Coordination and cooperation with Russia clearly assists these two
goals. Even without constituting Commission A, the most substantive
of the above initiatives, regional commissions on POW/MIA/non-combattant
missing persons and historical issues contribute to the removal of
roadblocks to a future peaceful settlement. In Asia, perhaps more
than other places, it is hard to move forward before settling accounts
with the past.
In a timeframe of 3-5 years, i.e., probably the last chance to prevent
NK from acquiring nuclear status and intercontinental missiles, NK
compliance with Commission A and IAEA requirements can probably only
be met in tandem with military, political and energy security guarantees.
It is most appropriate for Russia to provide the last of these, since
gas and, possibly, nuclear-generated electricity inputs would probably
come from Siberia and since both American and Russian policy is presently
set on a course requiring expansion of Russia's oil/gas export capacity.

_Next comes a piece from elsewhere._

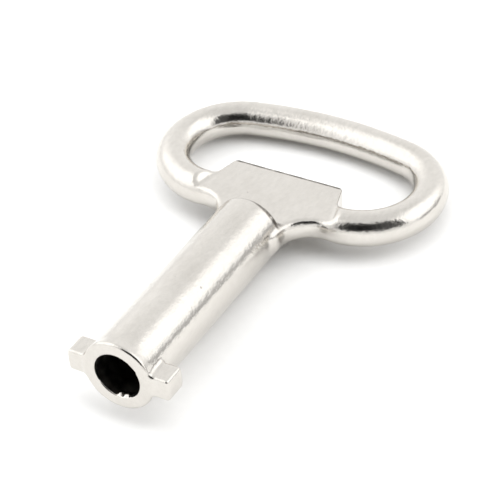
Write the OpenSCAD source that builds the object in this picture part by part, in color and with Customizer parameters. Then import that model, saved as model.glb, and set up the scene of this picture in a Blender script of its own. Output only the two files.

In return, Russia expects infrastructure investment both for the pipeline
and for the east coast railroad connecting to the Trans-Siberian.
In a peaceful political environment, these could well be profitable
ventures.
In the long term (15-30 years), the issue of Korean unification comes
to the fore. This is likely to be a momentous process for Asia-Pacific,
for after transitional adjustments, unified Korea is likely to emerge
as a regional power, just a notch below China and Japan in productive
potential. The future of American forces in Asia will indeed be called
into question, but the recent successes of Expeditionary Air Forces
in borrowing foreign, even enemy, air bases for US missions, suggests
that forward deployment may soon become less relevant, even without
significant upgrades in military technology. Although at this distance
the future is largely unpredictable, it is clear that this is exactly
the timeframe in which issues of historical justice must be addressed.
In the spirit of Woodrow Wilson's vision of self-determination, the
US should support accelerated reunification for one nation divided
into two states by an enmity, the Cold War contest between the USSR
and the US, that has now run its course.